Step 6 — Coverage Check:
Proposed dividend (₹300 lakhs) is well within the current year PAT alone (₹1,350 lakhs). There is no need to draw from free reserves or accumulated profits. The proposed dividend represents approximately 22.2% of current year PAT — a conservative payout.
Step 7 — Applicability of Proviso to Section 123(1):
The proviso requires that if the company had incurred a loss in any previous year(s), the amount of loss or depreciation for that year (whichever is less) must be set off against current year profits before declaring dividend. Since ABC Ltd. has substantial accumulated retained earnings of ₹2,000 lakhs, there is no prior year loss. This proviso is not triggered.
Step 8 — Other Mandatory Conditions under Section 123:
(i) Separate Bank Account [Section 123(4)]: The dividend amount of ₹300 lakhs must be deposited in a scheduled bank in a separate account within 5 days from the date of declaration. (ii) Payment Timeline [Section 123(5)]: Dividend must be paid to shareholders within 30 days of declaration. Failure attracts interest at 18% p.a. (iii) No dividend on shares carrying arrears of calls-in-arrears — shares on which any call money is unpaid cannot receive dividend unless articles provide otherwise.
Conclusion: The proposed dividend of ₹3 per share (₹300 lakhs total) is in full compliance with Section 123 of the Companies Act, 2013. Depreciation has been duly provided per Schedule II, current year profits are sufficient to cover the entire payout without resorting to reserves, no mandatory reserve transfer is required, and no prior year losses exist.
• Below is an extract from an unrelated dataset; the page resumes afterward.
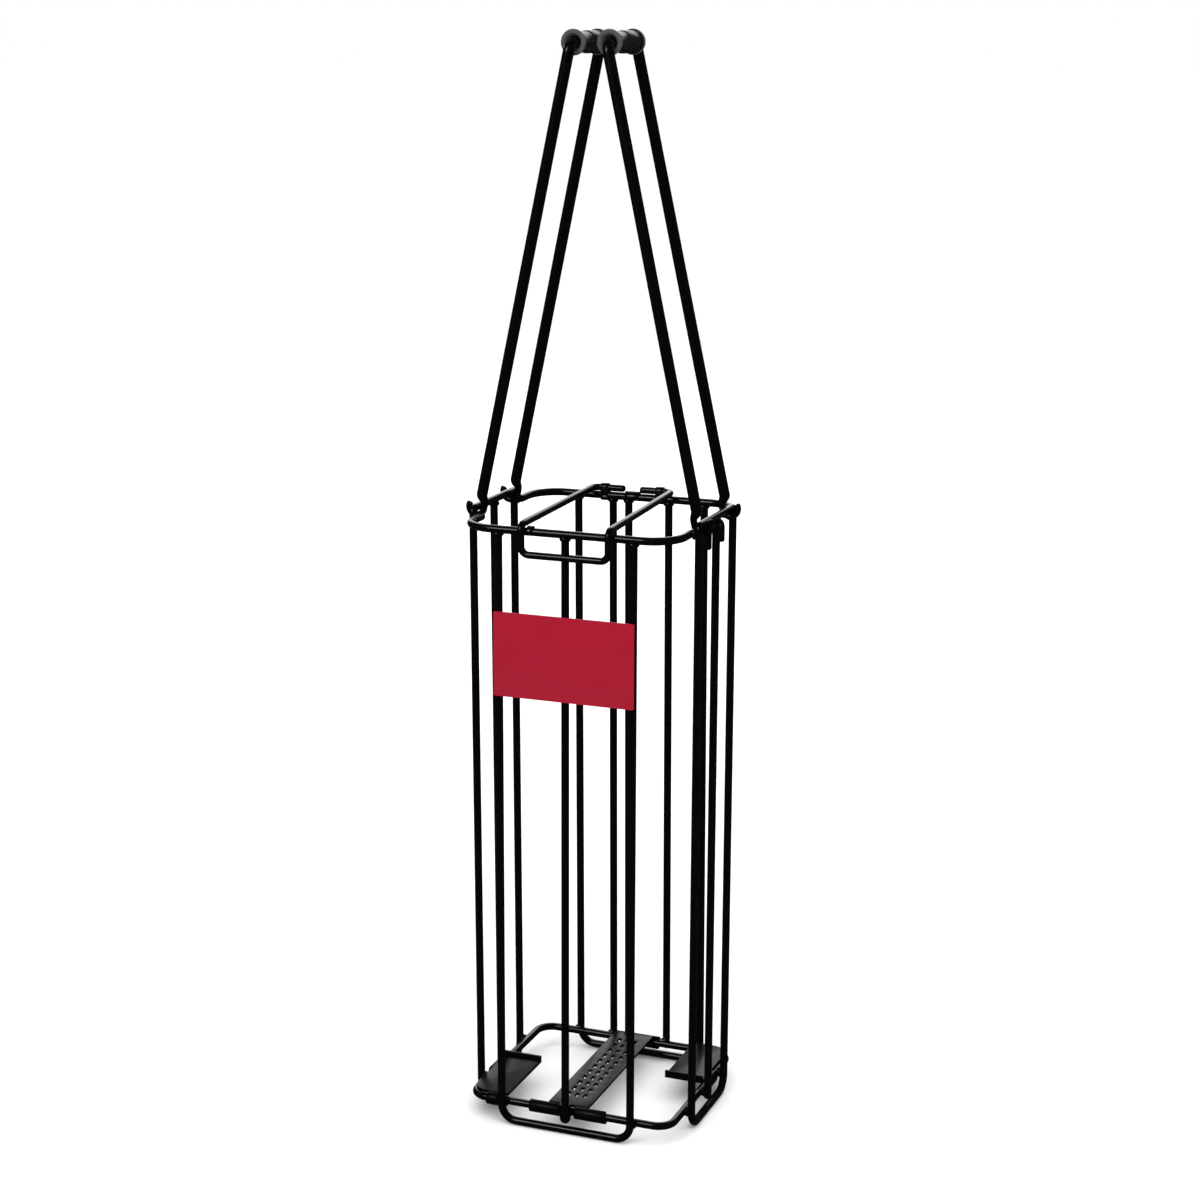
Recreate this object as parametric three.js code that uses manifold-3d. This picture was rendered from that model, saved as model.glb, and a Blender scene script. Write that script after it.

Subject to procedural compliance (separate bank account within 5 days, payment within 30 days), the dividend declaration is legally valid.
Write it like this
1The skeleton
- Open with the legal anchor — write 'Section 123 of the Companies Act, 2013 read with Rule 3 of the Companies (Declaration and Payment of Dividend) Rules, 2014' in line 1; examiners are scanning for this citation before they read anything else.
- Verify depreciation first, then PAT — don't jump straight to the payout math; show that ₹1,200 lakhs depreciation is per Schedule II and call it a 'mandatory pre-condition satisfied', because the examiner rewards sequencing that mirrors the statutory checklist.
- Kill the mandatory reserve transfer myth explicitly — one sentence stating the 10% transfer to reserves under the old 1956 Act is abolished under CA 2013, no mandatory transfer required; this is a direct mark-grabber because it shows you know the law changed.
- Do the coverage check as a ratio, not just subtraction — state proposed dividend (₹300L) vs current year PAT (₹1,350L) and call it ~22% payout; examiners reward a crisp sufficiency statement over a wall of numbers.
- Hit the procedural conditions in bullet form — separate bank account within 5 days [Section 123(4)], payment within 30 days [Section 123(5)], 18% interest on default; these feel like afterthoughts but carry standalone marks in 5-mark questions.
- Close with one-line conclusion using the word 'complies' — 'The proposed dividend of ₹3 per share complies with Section 123 of the Companies Act, 2013'; never leave a compliance question without a verdict or you silently lose the last half-mark.
2Examiner-rewarded phrases
3Common trap
Most students compute the total available pool (PAT + retained earnings + free reserves = ₹3,850L) and present it as the main answer — but the examiner actually wants you to prove current year PAT alone covers the payout, THEN mention reserves as a backup source. Flipping this order makes your answer look like you don't understand the priority hierarchy under Section 123(1), even if your arithmetic is perfect.